------ Data segment
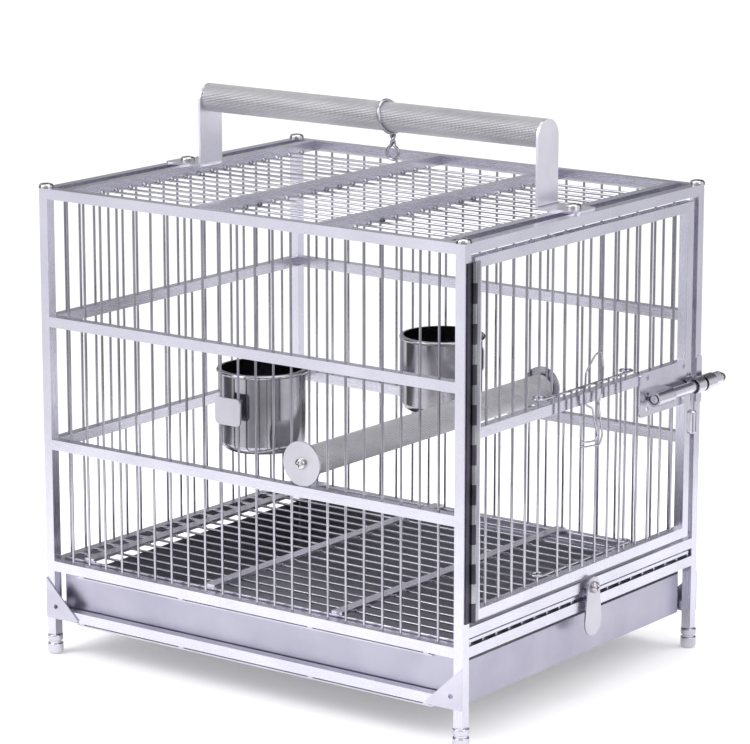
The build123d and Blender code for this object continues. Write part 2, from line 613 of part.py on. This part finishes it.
def hanger(x, y, low, side):
    """Neck between two wires and a plate outside them, to hang one cup."""
    z0 = low + HANGER_UP
    face = side * (RAIL_Y + WIRE_R + 0.25)
    back = face + side * DISC
    y0, y1 = min(face, back), max(face, back)
    plate = block(x - HANGER_W / 2, x + HANGER_W / 2, y0, y1, z0, z0 + HANGER_H)
    plate = fillet(plate.edges().filter_by(Axis.Y), 5)
    n0, n1 = min(y, face), max(y, face)
    neck = block(x - HANGER_NECK / 2, x + HANGER_NECK / 2, n0, n1, z0 + 5, z0 + HANGER_H - 5)
    neck -= Pos(x, y, low) * Cylinder(CUP_R, 4 * CUP_H)
    return plate + neck


def perch_parts():
    inner = RAIL_Y - WIRE_R
    outer = RAIL_Y + WIRE_R
    body = rod("y", -inner, inner, PERCH_X, PERCH_Z, PERCH_R)
    body -= rod("y", PERCH_PLUG - inner, inner - PERCH_PLUG, PERCH_X, PERCH_Z, PERCH_R - PERCH_WALL)
    shank = outer + DISC - inner + PERCH_PLUG
    screws = []
    for side, angle in ((-1, 90), (1, -90)):
        at = Pos(PERCH_X, side * (outer + DISC), PERCH_Z)
        screws.append(at * Rot(angle, 0, 0) * pan_screw(shank))
    write("perch_screws", *screws)
    write("perch", body - screws)
    disc = rod("y", outer, outer + DISC, PERCH_X, PERCH_Z, DISC_R) - screws
    write("perch_discs", disc, mirror(disc, Plane.XZ))


def cup_parts():
    for name, side in (("front", -1), ("back", 1)):
        low = CUP_BOTTOMS[name]
        write(f"{name}_cup", cup(CUP_X, side * CUP_Y, low))
        write(f"{name}_cup_hanger", hanger(CUP_X, side * CUP_Y, low, side))


os.makedirs("parts", exist_ok=True)
frame_parts()
corner_and_strip_parts()
roof_parts()
door_parts()
bolt_parts()
feeder_parts()
write("tray", tray())
grate_parts()
latch_parts()
cup_parts()
perch_parts()
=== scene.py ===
import bpy
import math
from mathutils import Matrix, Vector


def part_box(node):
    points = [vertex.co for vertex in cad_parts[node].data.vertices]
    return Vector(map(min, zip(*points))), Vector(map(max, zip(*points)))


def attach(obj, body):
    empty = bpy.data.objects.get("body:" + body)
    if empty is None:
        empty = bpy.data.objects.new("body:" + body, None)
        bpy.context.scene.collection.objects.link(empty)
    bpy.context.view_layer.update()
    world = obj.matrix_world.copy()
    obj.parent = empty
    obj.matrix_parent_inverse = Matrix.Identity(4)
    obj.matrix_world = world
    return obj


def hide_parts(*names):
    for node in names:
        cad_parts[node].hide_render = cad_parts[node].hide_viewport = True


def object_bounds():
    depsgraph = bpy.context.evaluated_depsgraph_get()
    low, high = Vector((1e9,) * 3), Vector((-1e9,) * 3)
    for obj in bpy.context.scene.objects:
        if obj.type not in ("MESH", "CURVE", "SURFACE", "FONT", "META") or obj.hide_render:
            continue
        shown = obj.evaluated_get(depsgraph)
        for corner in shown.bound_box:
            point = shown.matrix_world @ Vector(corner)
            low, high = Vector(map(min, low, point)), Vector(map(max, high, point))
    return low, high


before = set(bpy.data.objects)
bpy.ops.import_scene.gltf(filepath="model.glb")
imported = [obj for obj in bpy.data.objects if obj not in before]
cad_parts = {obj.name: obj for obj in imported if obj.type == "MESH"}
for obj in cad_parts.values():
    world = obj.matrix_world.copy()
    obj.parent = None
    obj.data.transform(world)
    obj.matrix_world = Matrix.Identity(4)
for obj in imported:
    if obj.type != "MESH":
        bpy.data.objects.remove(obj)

cad_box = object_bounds()

# --- Camera, floor and light -------------------------------------------------------
# The cage stands on a plain white table, lit softly from above and a little from
# below. Dark flags round the light tent give round polished steel its dark edges.
camera = bpy.data.objects.new("camera", bpy.data.cameras.new("camera"))
bpy.context.scene.collection.objects.link(camera)
camera.data.lens = 166.1
camera.data.clip_end = 50
camera.location = (1.9588, -2.6449, 1.0160)
camera.rotation_euler = (math.radians(90 - 12.598), 0, math.radians(36.707))
bpy.context.scene.camera = camera

bpy.context.scene.view_settings.view_transform = "Standard"

middle = (Vector(cad_box[0]) + Vector(cad_box[1])) / 2


def soft_box(name, place, size, watts):
    lamp = bpy.data.objects.new(name, bpy.data.lights.new(name, "AREA"))
    lamp.data.size = size
    lamp.data.energy = watts
    lamp.location = place
    lamp.rotation_euler = (middle - Vector(place)).to_track_quat("-Z", "Y").to_euler()
    bpy.context.scene.collection.objects.link(lamp)


soft_box("key_light", (-1.2, -2.0, 2.4), 1.6, 34)
soft_box("fill_light", (2.4, -0.6, 1.6), 1.4, 14)
soft_box("top_light", (0.0, 0.4, 2.8), 1.8, 24)
wash = bpy.data.objects.new("wash_light", bpy.data.lights.new("wash_light", "SUN"))
wash.data.energy = 0.7
wash.data.angle = math.radians(100)
wash.rotation_euler = (math.radians(20), 0, 0)
bpy.context.scene.collection.objects.link(wash)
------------
Repeat, exactly as they stand above, the lines from the line with "side * CUP_Y, low))" to the line with "for node in", both lines included.

### Problem solution
        write(f"{name}_cup", cup(CUP_X, side * CUP_Y, low))
        write(f"{name}_cup_hanger", hanger(CUP_X, side * CUP_Y, low, side))


os.makedirs("parts", exist_ok=True)
frame_parts()
corner_and_strip_parts()
roof_parts()
door_parts()
bolt_parts()
feeder_parts()
write("tray", tray())
grate_parts()
latch_parts()
cup_parts()
perch_parts()
=== scene.py ===
import bpy
import math
from mathutils import Matrix, Vector


def part_box(node):
    points = [vertex.co for vertex in cad_parts[node].data.vertices]
    return Vector(map(min, zip(*points))), Vector(map(max, zip(*points)))


def attach(obj, body):
    empty = bpy.data.objects.get("body:" + body)
    if empty is None:
        empty = bpy.data.objects.new("body:" + body, None)
        bpy.context.scene.collection.objects.link(empty)
    bpy.context.view_layer.update()
    world = obj.matrix_world.copy()
    obj.parent = empty
    obj.matrix_parent_inverse = Matrix.Identity(4)
    obj.matrix_world = world
    return obj


def hide_parts(*names):
    for node in names:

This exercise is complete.